Возможно, не случайно, что когда экономисты мейнстрима, воспринимая самих себя чересчур серьезно, создают организации для проведения в жизнь экономической политики, призванной компенсировать нерациональное поведение и таким способом получать «оптимальные» результаты, то на самом деле они подрывают бесценные компоненты личности человека, такие как доверие и честность. Говоря это, мы не отрицаем, что нарушение доверия и ложь ведут к ущербу, который можно определить количественно. Однако мы хотим подчеркнуть: если источником доверия и честности является моральный кодекс, не имеет смысла задумываться о цене, при которой подобные поведенческие правила могут быть нарушены. Ведь если лицо, отвечающее за разработку и реализацию экономической политики, вводит некую систему регулирования (формальные правила, подкрепленные значимыми санкциями), то нарушение доверия и поведение, противоречащее нормам морали, получают цену (в размере ущерба от санкций) и де-факто становятся признаваемыми, поскольку известна цена, которая может быть уплачена[92]. Иначе говоря, в отсутствие подобной политики имеют место ситуации, когда не существует никакого размена между рациональным действием и нарушением деонтологического принципа: «…вы не должны лгать, поскольку лгать плохо всегда, вне зависимости от чего бы то ни было». Однако, если такая политика существует, ложь больше не является чем-то, что категорически исключено – она становится просто очень дорогой вещью. В этом случае выбор между тем, говорить ложь или правду, становится всего лишь вопросом рационального выбора, и разрыв между рациональностью и осознанностью уменьшается. Короче говоря, и это звучит парадоксально, наличие значимой разницы между осознанностью и рациональностью делает почти неприемлемой разработку и реализацию мер экономической политики, относящихся к регулированию. Вместе с тем, как только политика возникла, она вносит свой вклад в ликвидацию указанной разницы, делая регулирование обоснованным.
3.3.4. Социальная и групповая рациональность
Если концепция рациональности не является удовлетворительной ни в рамках объяснительной, ни в рамках нормативной парадигмы, и если она не подходит для работы с экономико-теоретическими проблемами, порождаемыми индивидуальным поведением, то что можно сказать о пригодности этой концепции в контексте социального взаимодействия? Можем ли мы принять концепцию осознанности для уровня индивидуального поведения и тем не менее выдвинуть довод в пользу рациональных взаимодействий в рамках какой-то общности людей?
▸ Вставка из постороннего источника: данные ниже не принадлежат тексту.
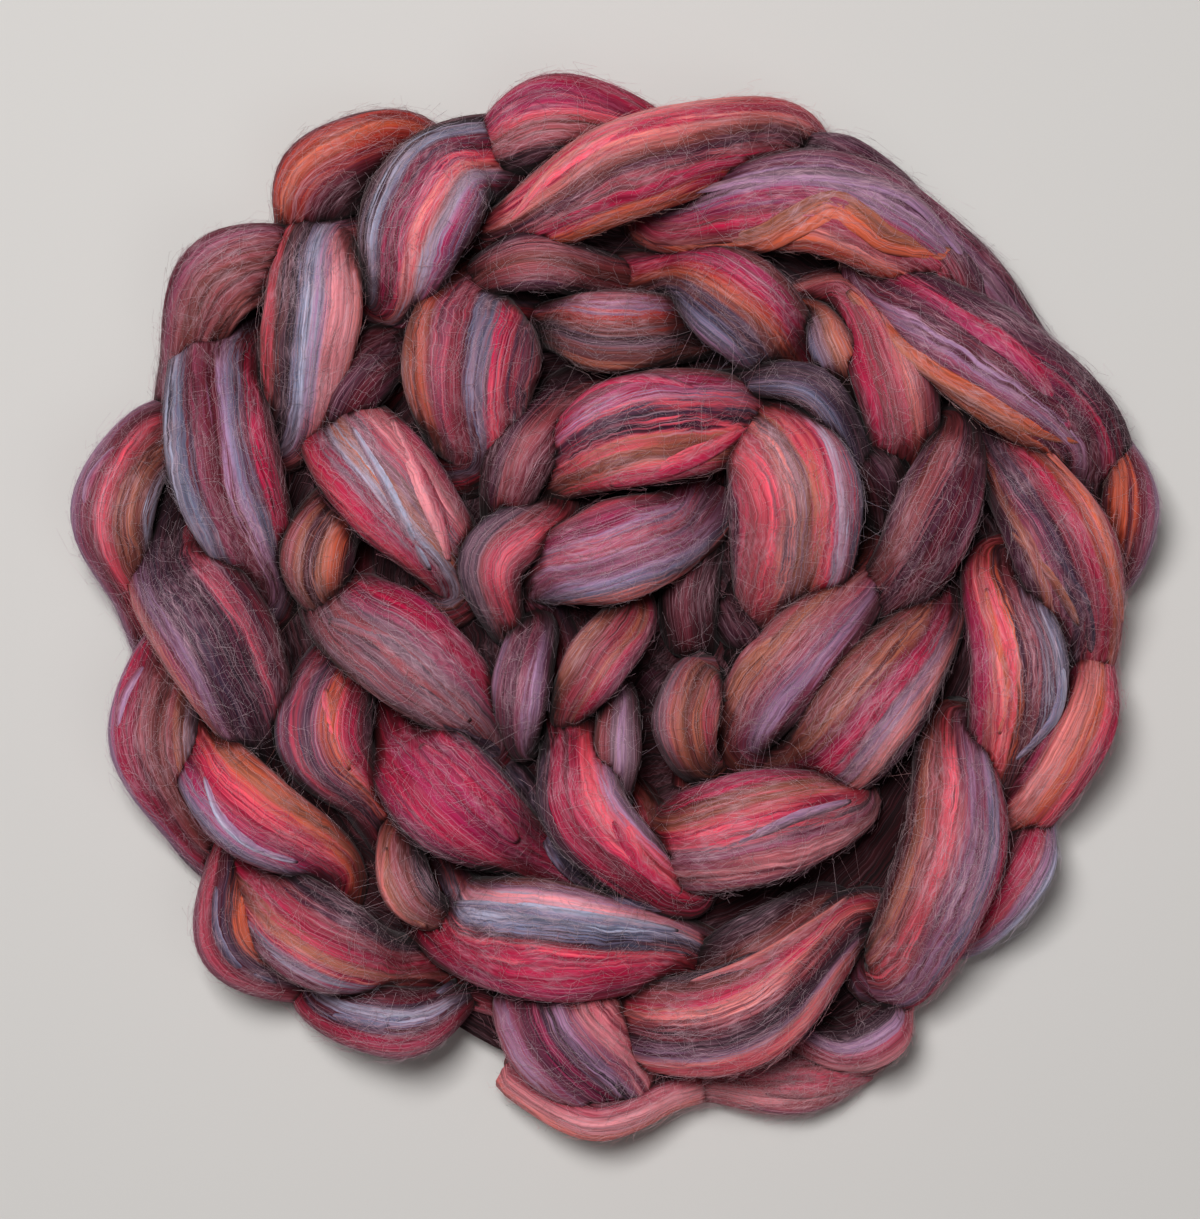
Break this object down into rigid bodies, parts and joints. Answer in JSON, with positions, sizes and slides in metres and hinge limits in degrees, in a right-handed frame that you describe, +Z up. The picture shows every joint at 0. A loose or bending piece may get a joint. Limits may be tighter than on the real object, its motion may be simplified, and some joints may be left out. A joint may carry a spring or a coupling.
{
  "type": "braid of wool roving",
  "caption": "Three-strand braid of striped, multicoloured combed wool roving laid down as a flat round coil.",
  "frame": {"origin": "middle of the coil's outline, on the surface that it rests on", "axes": "+Z up out of the flat coil, along its shortest extent; +X to the right and +Y away from the loose outer end of the braid, which lies at -Y"},
  "size_m": [0.2732, 0.2688, 0.044],
  "materials": {
    "dyed_wool": "soft matt combed wool fibre in stripes of maroon, crimson, coral, tan, lilac-grey, blue-grey and charcoal, with loose fine hairs"
  },
  "bodies": {
    "root": {"braid": "dyed_wool"}
  },
  "joints": []
}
Ответ и на этот вопрос тоже в конечном счете зависит от нашего понимания человеческой природы. Сегодня экономисты-теоретики полагают, что индивиды, вообще говоря, являются эгоистами. Как указывалось ранее, мейнстрим со всей определенностью признает, что эгоизм может быть преодолен либо по стратегическим соображениям[93], либо потому, что перевесит генетический интерес, и приоритет будет отдан благополучию и репродуктивным шансам чьих-то генов[94]. Но так или иначе, в целом экономико-теоретическое научное сообщество пока что придерживается предположения об имманентной эгоистичности человека (принцип «вначале я») и ограничивает применимость упомянутых стратегических и генетических гипотез остаточными явлениями, т. е. фрагментами реальности, не объясненными «обычной» теорией. Экономисты, занимавшиеся этой проблемой, разработали для описания данной конкретной ситуации ряд специальных «стратегических» моделей с тем, чтобы пролить свет на явление, объяснить которое не помогли более простые теоретико-игровые конструкции. Генетические факторы обычно объединялись с другими и фигурировали в составе суммарной «статистической ошибки» вместе с инстинктами, ошибочными психологическими побуждениями и животным началом. Так или иначе, в отношении выражения «социальная рациональность» можно было бы заключить, что оно фактически лишено смысла.
Имеется, однако, и альтернативный взгляд на феномен социальной рациональности. Этот подход подчеркивает значение той компоненты человеческого поведения, которая связана с наследственностью, и утверждает, что индивиды представляют собой продукт эволюционного процесса, являющегося неотъемлемой частью процесса генетического наследования, возможно дополненного процессом усвоения опыта[95]. Это генетическое наследие включает в себя несколько элементов, но для наших целей нужно выделить три из них: а) индивиды склонны увеличивать свои шансы на успех посредством проживания в группах (противоположный выбор – изолированное проживание); б) основой групп является сотрудничество, которое может быть укреплено формальными и неформальными правилами; в) обычно бывает выгодно стремиться сделать нечто, если цель получила одобрение группы. Если партнер реагирует так, как это ожидалось, создаются новые элементы благосостояния, но, даже если дело провалилось вследствие недобросовестности, обмана или небрежности партнера, репутация инициатора действия в группе все равно укрепляется, и групповая солидарность может отчасти компенсировать причиненный ущерб.